This is old, I know, but I still want to answer.
I would sit down & have a real talk with my kids about the inequities in life & that is simply one of those things. Some people are born with more abilities than other. Some are brilliant, some gorgeous, some are incredibly talented, some have major health issues right from the start, this is life. And the same happens in how much money various people have to buy superfluous items as well as how much time someone has in the day to spend with you, etc. There are kids who get their parents with them all the time, some seldom see their parents at all. Some kids are super tall, some very short, some wealthy, some wear all hand me downs. This is life.
I actually like opportunities for my children to witness obvious inequities. Life is full of them. Learning to be happy despite those inequities is a major life lesson most of us will have to learn because most of us will not be born into incredibly wealthy families where we are gorgeous & riding the top of the social wave all our lives. I point out people near & dear to us that have been given the bad deal in life, like a close relative with a severely debilitating disease. They need to understand there are worse things than not getting all the toys you want. I also show them children that live in seriously tough conditions, like refugee camps and then I get my children involved in saving money & raising money to go to relief work for people who have it much much worse than we do. The ongoing fundraising helps them remember their own blessings & that someone, somewhere else, thinks they are incredibly lucky & is jealous of all that they have.

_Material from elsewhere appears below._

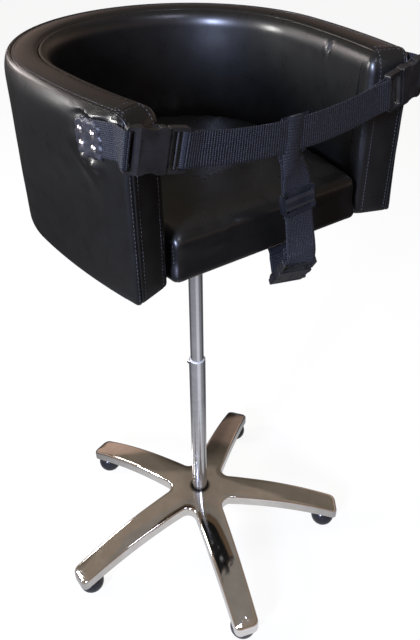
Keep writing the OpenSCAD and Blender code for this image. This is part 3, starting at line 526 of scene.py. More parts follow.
# rounded edges: how far they come in, their heights, and the inner pad's top under the rim
ROLL, PAD_ROLL, FRONT_ROLL = 8.0, 12.5, 19.0
ROLL_H, PAD_ROLL_H, FRONT_ROLL_H = 26.0, 20.0, 28.0
PAD_TOP = -1.4
PIPE_R = 1.45


def rolled(z, depth, height, top):
    """How far a rounded edge under the height top has come in at height z."""
    up = max(0.0, min(height, z - (top - height))) / height
    return depth * (1 - sqrt(max(0.0, 1 - up * up)))


def roll_heights(height, n, top=0.0):
    return [top - height * (1 - sin(radians(84 * k / n))) for k in range(n + 1)]


def points_of(*pairs):
    return [Vector(p) for p in pairs]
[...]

Life really is not fair. It's not. People who want children desperately sometimes cannot seem to get there. Others do not want children at all & end up with unplanned pregnancies. Some work very very had every day with little reward or pay & others hardly lift a finger & make a lot of money. Some live terribly unhealthy lifestyles & live to be in their 90s, while others do everything they can to live well and die young. This is how it is. The younger you start to actually learn how to accept this as fact, the better, because it isn't going to change. I have a son who was recently complaining about his BFF's new headset (very expensive one) and so I said, "I think I can help you". We are currently saving up for a clean water project for people that have to walk to get water. So I had us each grab a gallon milk jug, we filled it with water, and walked one mile. He wasn't thrilled about it initially at all. We did that every day for one week & then had a real talk about how some people are doing that every single day of their lives or they do not drink, can't cook, can't live. And we only did one gallon and only for 1 week & it wasn't a good time. I haven't heard another word about the headset.
I am a firm believer that my children's real happiness in life long term will never be dictated by the things I have bought them. I will never feel guilty about what they do not have or worry about what someone else does have. That isn't what makes or breaks your enjoyment in life, it's what you have happening inside. You can have nothing & be full of joy & have it all and feel empty. Fill your boys up inside & what they do or don't own won't even matter.